Many schools will be able to accomplish the shift without allocating new dollars. Roach said Colgate will simply move its need-based aid to merit-based aid in football. Lehigh President Alice Gast said that her school won’t allocate new dollars to the effort, either.

Alice Gast

“We are committed to making this transaction within our current budget and to working very closely with our football team to make sure they are able to optimize their recruiting in the same way the other sports have been able to,” Gast said. “I feel confident that we will be able to make a very smooth transition that holds our values and maintains our current financial level.” 

Femovich said the move might require some schools to add additional scholarships for female student-athletes in order to remain compliant with federal gender-equity law. Colgate had always counted its need-based aid in its Title IX calculations, so additional athletics scholarships for women won’t be necessary at his institution.

The decision will also assist schools in scheduling. Once they offer aid, games against Football Bowl Subdivision opponents will count toward bowl eligibility for those opponents, making it easier for Patriot League institutions to schedule FBS schools in football.

For Femovich, the decision was more about putting the decision to help as many student-athletes as possible into the hands of the institutions.

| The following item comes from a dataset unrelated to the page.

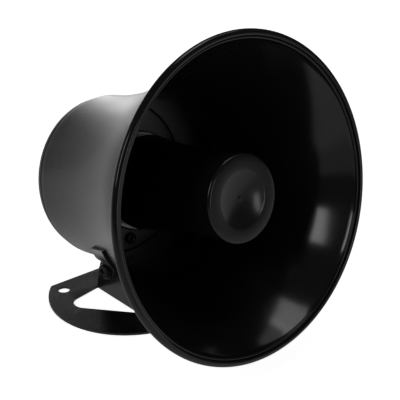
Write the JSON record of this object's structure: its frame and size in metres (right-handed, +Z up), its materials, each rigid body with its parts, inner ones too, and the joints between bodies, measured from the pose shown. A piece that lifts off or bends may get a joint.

“When it comes down to it, this decision really is about allowing institutions the latitude and the flexibility to use their financial aid resources in the most strategic way to meet their institutional goals, in keeping with Patriot League goals,” Femovich said. “At our institutions, student-athlete well-being is always part and parcel of what we do. There is a high focus on the development of the individual, and in athletics we think student-athlete well-being encompasses personal development, academic successes and the opportunity to compete and be competitive at the Division I level.”